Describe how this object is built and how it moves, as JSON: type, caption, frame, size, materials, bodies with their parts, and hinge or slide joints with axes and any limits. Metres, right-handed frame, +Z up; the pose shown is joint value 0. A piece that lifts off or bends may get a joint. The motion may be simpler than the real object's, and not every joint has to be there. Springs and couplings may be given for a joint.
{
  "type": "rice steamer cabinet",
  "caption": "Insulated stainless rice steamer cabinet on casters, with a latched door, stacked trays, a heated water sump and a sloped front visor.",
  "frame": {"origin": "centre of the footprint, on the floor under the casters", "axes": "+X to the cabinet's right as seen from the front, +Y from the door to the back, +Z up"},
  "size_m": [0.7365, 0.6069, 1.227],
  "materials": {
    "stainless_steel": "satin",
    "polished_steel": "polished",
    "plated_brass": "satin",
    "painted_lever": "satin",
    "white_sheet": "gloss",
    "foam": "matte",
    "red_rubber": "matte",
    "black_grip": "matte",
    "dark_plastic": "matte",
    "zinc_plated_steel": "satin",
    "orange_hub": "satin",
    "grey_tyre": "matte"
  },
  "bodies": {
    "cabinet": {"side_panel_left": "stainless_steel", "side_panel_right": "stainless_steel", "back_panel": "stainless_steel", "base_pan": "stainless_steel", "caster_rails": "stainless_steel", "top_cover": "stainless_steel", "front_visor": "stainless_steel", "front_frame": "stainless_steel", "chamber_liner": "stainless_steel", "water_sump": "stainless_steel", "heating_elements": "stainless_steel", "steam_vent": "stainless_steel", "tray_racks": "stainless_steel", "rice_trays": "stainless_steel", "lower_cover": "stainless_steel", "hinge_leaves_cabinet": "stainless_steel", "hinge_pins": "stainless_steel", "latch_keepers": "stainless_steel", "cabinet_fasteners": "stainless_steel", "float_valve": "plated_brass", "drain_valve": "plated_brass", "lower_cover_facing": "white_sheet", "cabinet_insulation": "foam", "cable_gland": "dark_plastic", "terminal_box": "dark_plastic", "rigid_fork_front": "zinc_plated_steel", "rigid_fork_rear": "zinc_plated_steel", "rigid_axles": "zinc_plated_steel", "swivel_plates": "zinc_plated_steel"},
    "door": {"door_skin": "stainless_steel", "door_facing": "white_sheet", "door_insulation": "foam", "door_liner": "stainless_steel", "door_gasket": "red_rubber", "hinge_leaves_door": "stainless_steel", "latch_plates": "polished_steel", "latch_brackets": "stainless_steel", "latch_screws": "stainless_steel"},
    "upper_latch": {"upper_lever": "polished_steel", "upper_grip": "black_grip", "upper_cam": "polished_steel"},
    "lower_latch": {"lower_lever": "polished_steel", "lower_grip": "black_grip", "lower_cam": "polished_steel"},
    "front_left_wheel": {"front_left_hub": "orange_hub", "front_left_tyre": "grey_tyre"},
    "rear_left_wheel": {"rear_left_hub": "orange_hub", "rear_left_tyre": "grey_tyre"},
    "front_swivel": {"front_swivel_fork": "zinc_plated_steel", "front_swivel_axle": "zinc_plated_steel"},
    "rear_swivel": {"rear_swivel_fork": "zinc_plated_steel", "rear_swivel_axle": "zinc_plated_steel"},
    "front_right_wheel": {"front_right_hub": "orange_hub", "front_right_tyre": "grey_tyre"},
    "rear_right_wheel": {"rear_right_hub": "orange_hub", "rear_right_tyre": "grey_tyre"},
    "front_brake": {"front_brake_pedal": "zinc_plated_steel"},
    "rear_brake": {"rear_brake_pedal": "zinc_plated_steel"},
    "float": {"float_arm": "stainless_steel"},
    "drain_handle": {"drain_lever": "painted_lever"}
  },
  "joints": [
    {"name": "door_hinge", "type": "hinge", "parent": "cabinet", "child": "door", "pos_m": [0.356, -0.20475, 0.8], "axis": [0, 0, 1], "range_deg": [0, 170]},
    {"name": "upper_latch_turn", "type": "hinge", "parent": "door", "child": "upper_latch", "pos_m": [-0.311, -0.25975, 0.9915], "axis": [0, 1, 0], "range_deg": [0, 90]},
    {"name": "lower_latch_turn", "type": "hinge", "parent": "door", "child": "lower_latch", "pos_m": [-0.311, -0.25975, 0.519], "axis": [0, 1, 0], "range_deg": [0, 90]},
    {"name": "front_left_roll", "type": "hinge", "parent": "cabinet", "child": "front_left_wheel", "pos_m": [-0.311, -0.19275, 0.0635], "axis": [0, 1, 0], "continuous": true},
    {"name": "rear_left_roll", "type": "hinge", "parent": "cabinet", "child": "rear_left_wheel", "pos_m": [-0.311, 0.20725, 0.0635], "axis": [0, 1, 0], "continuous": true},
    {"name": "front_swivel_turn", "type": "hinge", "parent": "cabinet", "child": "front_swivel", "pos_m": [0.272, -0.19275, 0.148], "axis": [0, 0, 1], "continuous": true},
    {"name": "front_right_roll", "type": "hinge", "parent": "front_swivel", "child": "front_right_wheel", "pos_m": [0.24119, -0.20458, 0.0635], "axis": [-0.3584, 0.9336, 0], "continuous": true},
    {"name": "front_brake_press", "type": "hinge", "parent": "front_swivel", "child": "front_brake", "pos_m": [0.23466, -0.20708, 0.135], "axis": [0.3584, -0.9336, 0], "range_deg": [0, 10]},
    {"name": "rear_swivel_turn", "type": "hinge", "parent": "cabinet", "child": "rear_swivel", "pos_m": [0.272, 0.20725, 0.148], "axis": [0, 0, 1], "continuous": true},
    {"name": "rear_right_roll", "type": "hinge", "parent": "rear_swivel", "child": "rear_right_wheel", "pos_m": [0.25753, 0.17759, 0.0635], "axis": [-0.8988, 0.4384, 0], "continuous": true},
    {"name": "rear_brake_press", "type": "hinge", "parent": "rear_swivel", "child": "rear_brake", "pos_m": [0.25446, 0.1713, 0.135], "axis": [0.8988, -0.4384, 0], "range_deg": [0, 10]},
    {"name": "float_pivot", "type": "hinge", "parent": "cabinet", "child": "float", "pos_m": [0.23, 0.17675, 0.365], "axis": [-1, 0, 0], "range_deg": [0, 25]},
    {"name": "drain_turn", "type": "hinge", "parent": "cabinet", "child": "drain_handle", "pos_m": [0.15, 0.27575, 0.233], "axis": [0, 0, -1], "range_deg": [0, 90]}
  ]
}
==
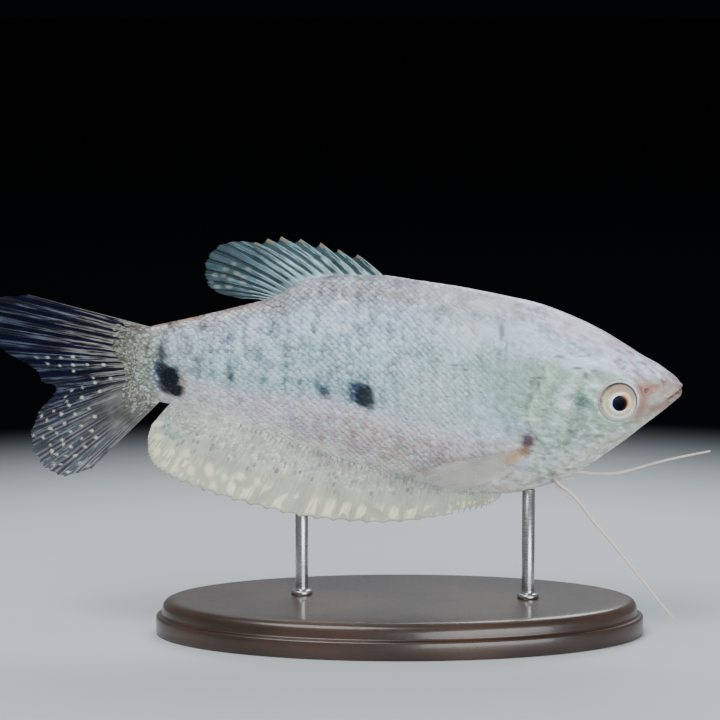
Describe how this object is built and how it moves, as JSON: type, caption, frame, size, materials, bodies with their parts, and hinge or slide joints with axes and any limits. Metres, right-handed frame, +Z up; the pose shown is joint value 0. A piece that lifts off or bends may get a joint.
...
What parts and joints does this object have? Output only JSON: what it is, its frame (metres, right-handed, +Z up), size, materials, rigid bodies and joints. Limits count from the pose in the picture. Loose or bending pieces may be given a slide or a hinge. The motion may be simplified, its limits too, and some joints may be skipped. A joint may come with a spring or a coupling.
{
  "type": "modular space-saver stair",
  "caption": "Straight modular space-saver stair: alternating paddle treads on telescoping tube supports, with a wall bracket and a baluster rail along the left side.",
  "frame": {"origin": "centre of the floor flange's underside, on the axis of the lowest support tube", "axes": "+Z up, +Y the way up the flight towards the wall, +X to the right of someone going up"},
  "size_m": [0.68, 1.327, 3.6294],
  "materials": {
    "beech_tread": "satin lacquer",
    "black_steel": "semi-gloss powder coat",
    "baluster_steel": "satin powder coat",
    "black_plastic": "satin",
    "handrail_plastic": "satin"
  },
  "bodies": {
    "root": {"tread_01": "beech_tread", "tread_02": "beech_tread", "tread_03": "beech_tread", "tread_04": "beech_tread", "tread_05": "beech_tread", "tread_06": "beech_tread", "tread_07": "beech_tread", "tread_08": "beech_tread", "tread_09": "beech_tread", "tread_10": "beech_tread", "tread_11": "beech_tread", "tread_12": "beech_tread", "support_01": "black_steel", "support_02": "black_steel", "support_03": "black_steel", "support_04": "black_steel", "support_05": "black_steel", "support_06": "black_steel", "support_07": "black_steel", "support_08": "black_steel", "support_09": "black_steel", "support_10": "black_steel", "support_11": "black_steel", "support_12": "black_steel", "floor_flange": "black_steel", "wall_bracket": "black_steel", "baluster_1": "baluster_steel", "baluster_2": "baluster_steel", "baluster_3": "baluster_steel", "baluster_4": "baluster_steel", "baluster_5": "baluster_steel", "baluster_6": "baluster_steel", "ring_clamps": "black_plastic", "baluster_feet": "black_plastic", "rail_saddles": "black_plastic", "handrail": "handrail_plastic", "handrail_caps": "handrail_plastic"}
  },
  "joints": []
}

### PROBLEM TO SOLVE
Work out how many lines of the listing above include the word "from". Reply with nothing but the count.

### ANSWER TO THE PROBLEM
2